» Directions
Give back only the lines in the records below from the one with "tail, switch = make_tail()" to the one with "obj.matrix_parent_inverse = Matrix.Identity(4)", both inclusive, word for word.

** BEGIN **

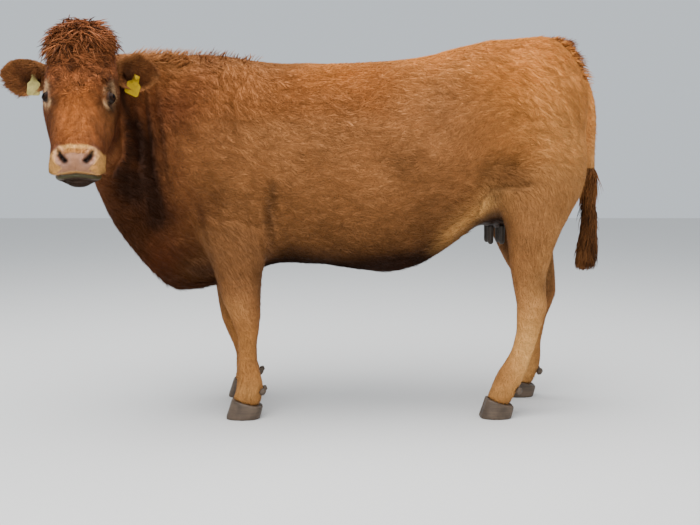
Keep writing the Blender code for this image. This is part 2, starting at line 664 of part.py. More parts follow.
def coronet_plane(x_front, x_back):
    """A point and the upward normal of the hoof's slanting upper edge."""
    slope = Vector((x_front - x_back, 0, CORONET_FRONT - CORONET_BACK))
    normal = Vector((0, 1, 0)).cross(slope).normalized()
    if normal.z < 0:
        normal = -normal
    return Vector((x_front, 0, CORONET_FRONT)), normal


def make_claws(name, table, side):
    """The two claws of a foot: horn with a flat sole, a straight inner wall and a curved outer one."""
    row = table[-2]
    x_front, x_back, middle, half_width = row[1], row[2], side * row[3], row[4]
    point, normal = coronet_plane(x_front, x_back)
    for inner, label in ((-side, "inner"), (side, "outer")):
        bm = bmesh.new()
        rings = []
        for level, lean, spread in CLAW_LEVELS:
            toe = x_front - CLAW_TOE * (1 - lean)
            heel = x_back + CLAW_BACK - CLAW_HEEL * (1 - lean) if level else x_back - CLAW_BULB
            ring = []
            for k in range(CLAW_SIDES):
                turn = math.pi * k / (CLAW_SIDES - 1)
                x = (toe + heel) / 2 - (heel - toe) / 2 * math.cos(turn)
                reach = half_width * spread - CLAW_SPLIT
                out = CLAW_SPLIT + reach * math.sin(turn) ** CLAW_ROUNDNESS
                ring.append((x, middle + inner * out))
            for share in INNER_WALL:
                ring.append((toe + (heel - toe) * share, middle + inner * CLAW_SPLIT))
            top = [point.z - ((x - point.x) * normal.x) / normal.z - GAP for x, y in ring]
            heights = [level * t if level > SOLE_EDGE else level for t in top]
            rings.append([Vector((x, y, z)) for (x, y), z in zip(ring, heights)])
        loft(bm, rings)
        add_object(f"claw_{name}_{label}", bm, "horn")


def make_dewclaws(name, table, side):
    """Two horn buttons behind the fetlock."""
    heights = [row[0] for row in table]
    k = min(range(len(table)), key=lambda i: abs(heights[i] - DEWCLAW_HEIGHT))
    x_back, middle, half_width = table[k][2], side * table[k][3], table[k][4]
    buttons = []
    for inner, label in ((-side, "inner"), (side, "outer")):
        bm = bmesh.new()
        off = inner * half_width * DEWCLAW_SPREAD
        place = Matrix.Translation((x_back - DEWCLAW_SINK, middle + off, DEWCLAW_HEIGHT))
        place = place @ Matrix.Rotation(DEWCLAW_TILT, 4, "Y") @ Matrix.Diagonal((*DEWCLAW_RADII, 1.0))
        bmesh.ops.create_icosphere(bm, subdivisions=1, radius=1.0, matrix=place)
        buttons.append(add_object(f"dewclaw_{name}_{label}", bm, "horn"))
    return buttons


def make_teats(udder):
    """Four teats, sunk into the udder."""
    for x, off, tip, label in TEATS:
        for side, hand in ((NEAR, "left"), (FAR, "right")):
            frame = Matrix.Translation((x, side * off, tip))
            seat(udder, add_lathe(f"teat_{label}_{hand}", "teat", TEAT, frame))


# ---------------------------------------------------------------- parting the flesh
def part_legs(trunk):
    """Cut the four legs from the trunk, and each at its knee or hock. Seat their horn."""
    legs = (("foreleg_left", FORELEG_NEAR, NEAR), ("foreleg_right", FORELEG_FAR, FAR),
            ("hindleg_left", HINDLEG_NEAR, NEAR), ("hindleg_right", HINDLEG_FAR, FAR))
    for name, table, side in legs:
        fore = name.startswith("fore")
        outline = [(side * y, z) for y, z in (FORE_CELL if fore else HIND_CELL)]
        leg = take_out(trunk, name, FORE_CELL_X if fore else HIND_CELL_X, outline)
        joint = KNEE_HEIGHTS[name.split("_")[1]] if fore else HOCK_HEIGHT
        lower, upper = split(leg, Vector((0, 0, joint)), Vector((0, 0, 1)), f"{name}_lower", f"{name}_upper")
        point, normal = coronet_plane(table[-2][1], table[-2][2])
        shank = half(lower, f"{name}_lower_cut", point, -normal)
        drop(lower)
        shank.name = f"{name}_lower"
        make_claws(name, table, side)
        seat(shank, *make_dewclaws(name, table, side))


def centre_all():
    """Shift everything so that the origin is at the middle of the bounding box, on the floor."""
    places = [v.co for thing in bpy.data.objects for v in thing.data.vertices]
    low = [min(p[k] for p in places) for k in range(3)]
    high = [max(p[k] for p in places) for k in range(3)]
    shift = Matrix.Translation((-(low[0] + high[0]) / 2, -(low[1] + high[1]) / 2, -low[2]))
    for thing in bpy.data.objects:
        thing.data.transform(shift)


def main():
    for thing in list(bpy.data.objects):
        bpy.data.objects.remove(thing)
    bm = bmesh.new()
    add_trunk(bm)
    add_neck(bm)
    add_head(bm)
    add_udder(bm)
    add_leg(bm, FORELEG_NEAR, NEAR)
    add_leg(bm, FORELEG_FAR, FAR)
    add_leg(bm, HINDLEG_NEAR, NEAR)
    add_leg(bm, HINDLEG_FAR, FAR)
    whole = fuse(bm)
    model_surface(whole)

    point, ahead = HEAD_CUT
    head_rough = half(whole, "head_rough", point - ahead * CUT_MARGIN, -ahead)
    body_rough = half(whole, "body_rough", point + ahead * CUT_MARGIN, ahead)
    thin_out(head_rough, HEAD_TRIANGLES)
    thin_out(body_rough, BODY_TRIANGLES)
    head = half(head_rough, "head", point + ahead * CUT, -ahead)
    body = half(body_rough, "body", point, ahead)
    drop(whole, head_rough, body_rough)
    trunk, neck = split(body, *NECK_CUT, "trunk", "neck")

    tail, switch = make_tail()
    seat(trunk, tail)
    for hand, side in (("left", 1), ("right", -1)):
        ear = make_ear(hand)
        seat(head, make_eye(f"eye_{hand}", side), ear)
        seat(neck, ear)
        seat(ear, *make_tag(hand))
    part_legs(trunk)
    udder = take_out(trunk, "udder", UDDER_CELL_X, UDDER_CELL)
    make_teats(udder)
    centre_all()


main()
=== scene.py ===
"""Skin, coat, eyes, horn, ear tags and stage for a standing red-brown beef cow.

The solids are the fixed frame. One skin lies inside the flesh solids by the depth of the coat, and locks of
hair, grown along the lie of the coat, reach back out to their surface.
"""
import math

import bmesh
import bpy
import numpy as np
from mathutils import Matrix, Vector, noise
from mathutils.bvhtree import BVHTree


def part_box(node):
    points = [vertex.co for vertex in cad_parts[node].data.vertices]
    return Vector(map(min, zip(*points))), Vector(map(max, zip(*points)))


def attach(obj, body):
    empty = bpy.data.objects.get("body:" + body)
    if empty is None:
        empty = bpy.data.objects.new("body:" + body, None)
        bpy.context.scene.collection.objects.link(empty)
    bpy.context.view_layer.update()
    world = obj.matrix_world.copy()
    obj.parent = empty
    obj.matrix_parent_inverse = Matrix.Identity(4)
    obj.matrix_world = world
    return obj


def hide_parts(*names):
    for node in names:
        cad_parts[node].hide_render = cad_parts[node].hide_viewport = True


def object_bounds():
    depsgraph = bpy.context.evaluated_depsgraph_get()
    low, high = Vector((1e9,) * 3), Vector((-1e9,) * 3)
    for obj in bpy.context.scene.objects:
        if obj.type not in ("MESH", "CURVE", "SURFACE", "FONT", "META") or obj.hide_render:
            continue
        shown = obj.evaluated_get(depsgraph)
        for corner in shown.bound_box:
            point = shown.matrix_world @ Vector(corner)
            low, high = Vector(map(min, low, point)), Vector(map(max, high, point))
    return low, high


bl_info = {
    "name": "Standing Cow",
    "version": (1, 0, 0),
    "blender": (4, 5, 0),
    "location": "View3D > Sidebar > Cow",
    "description": "Skin, coat, eyes, horn, ear tags and stage for a standing beef cow",
    "category": "Add Mesh",
}

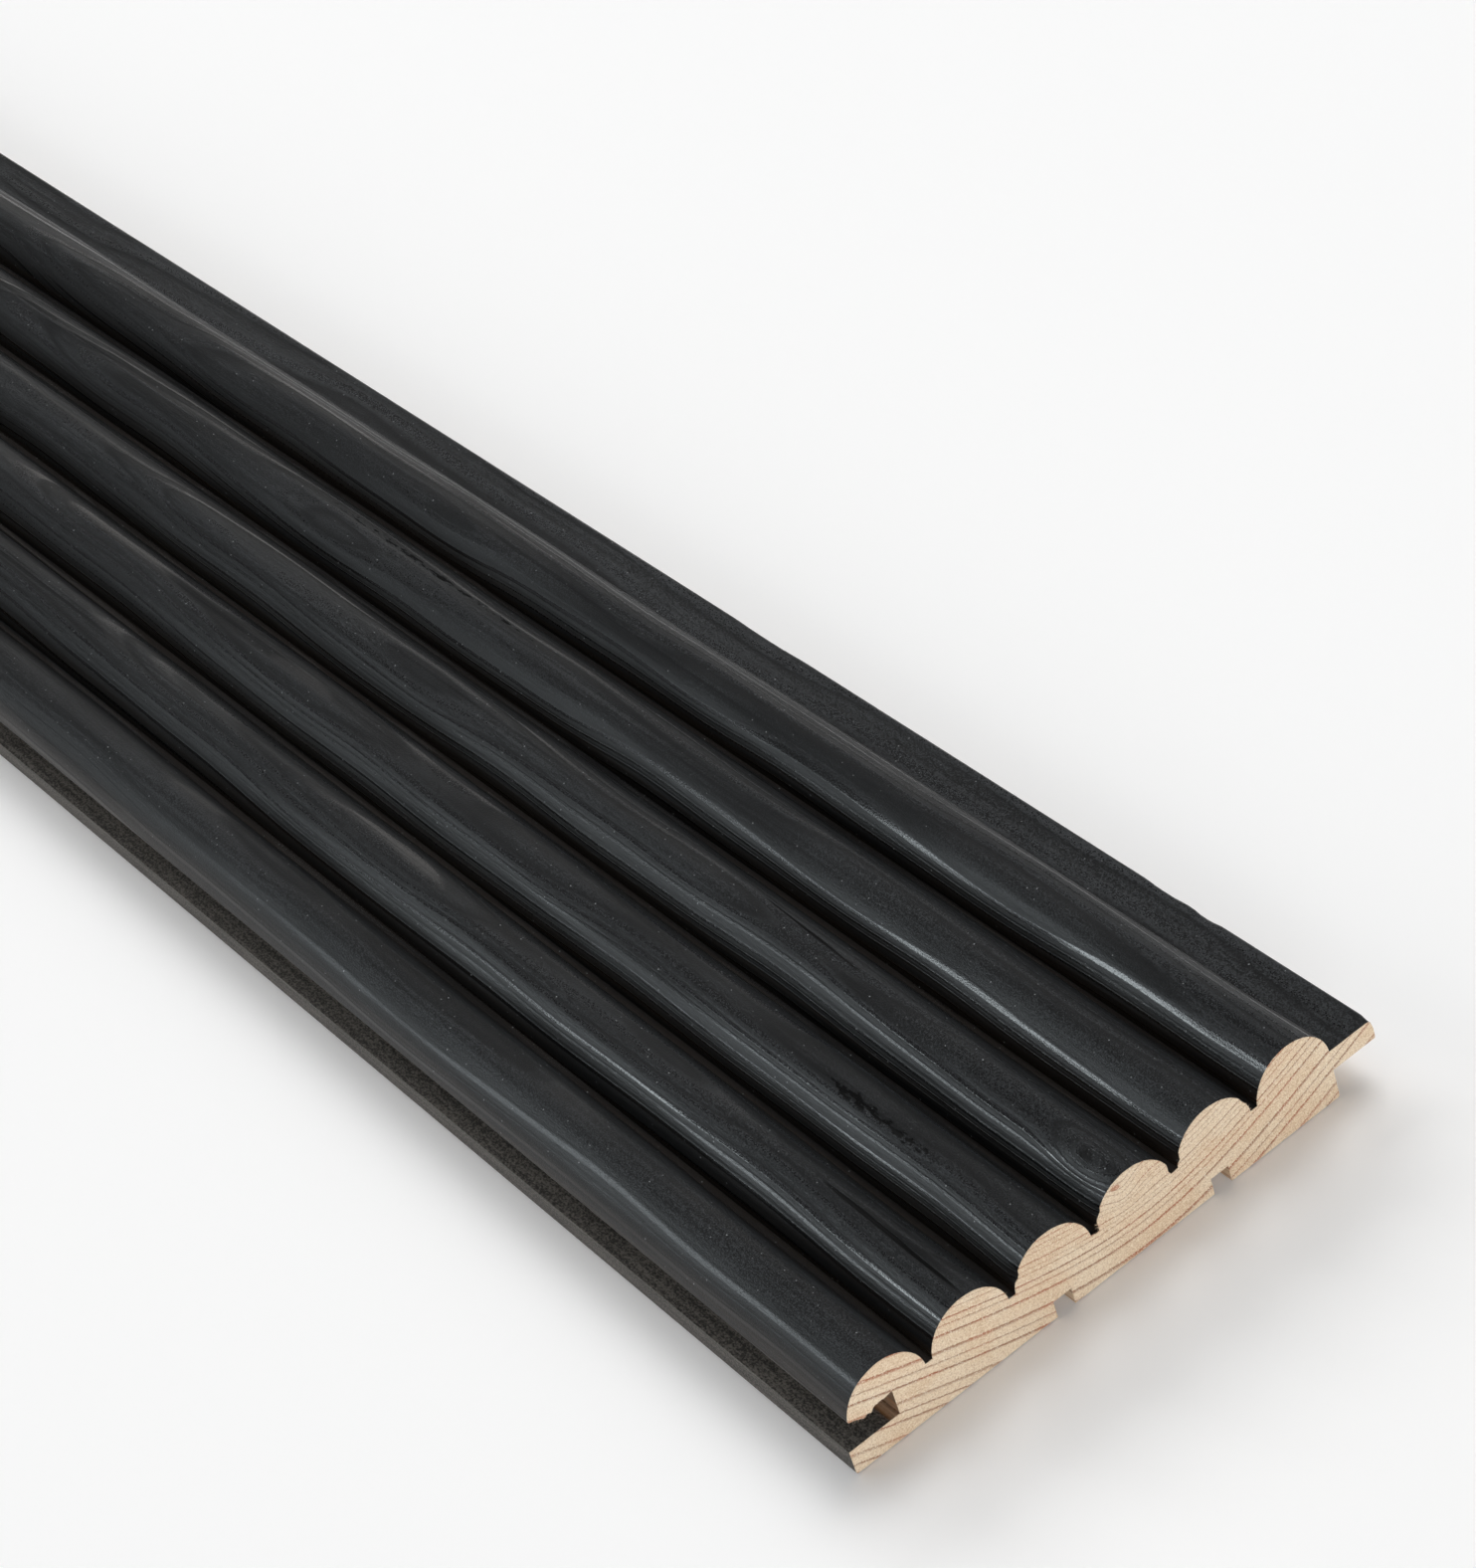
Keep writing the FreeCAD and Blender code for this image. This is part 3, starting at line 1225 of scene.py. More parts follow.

** END **

» Written response
    tail, switch = make_tail()
    seat(trunk, tail)
    for hand, side in (("left", 1), ("right", -1)):
        ear = make_ear(hand)
        seat(head, make_eye(f"eye_{hand}", side), ear)
        seat(neck, ear)
        seat(ear, *make_tag(hand))
    part_legs(trunk)
    udder = take_out(trunk, "udder", UDDER_CELL_X, UDDER_CELL)
    make_teats(udder)
    centre_all()


main()
=== scene.py ===
"""Skin, coat, eyes, horn, ear tags and stage for a standing red-brown beef cow.

The solids are the fixed frame. One skin lies inside the flesh solids by the depth of the coat, and locks of
hair, grown along the lie of the coat, reach back out to their surface.
"""
import math

import bmesh
import bpy
import numpy as np
from mathutils import Matrix, Vector, noise
from mathutils.bvhtree import BVHTree


def part_box(node):
    points = [vertex.co for vertex in cad_parts[node].data.vertices]
    return Vector(map(min, zip(*points))), Vector(map(max, zip(*points)))


def attach(obj, body):
    empty = bpy.data.objects.get("body:" + body)
    if empty is None:
        empty = bpy.data.objects.new("body:" + body, None)
        bpy.context.scene.collection.objects.link(empty)
    bpy.context.view_layer.update()
    world = obj.matrix_world.copy()
    obj.parent = empty
    obj.matrix_parent_inverse = Matrix.Identity(4)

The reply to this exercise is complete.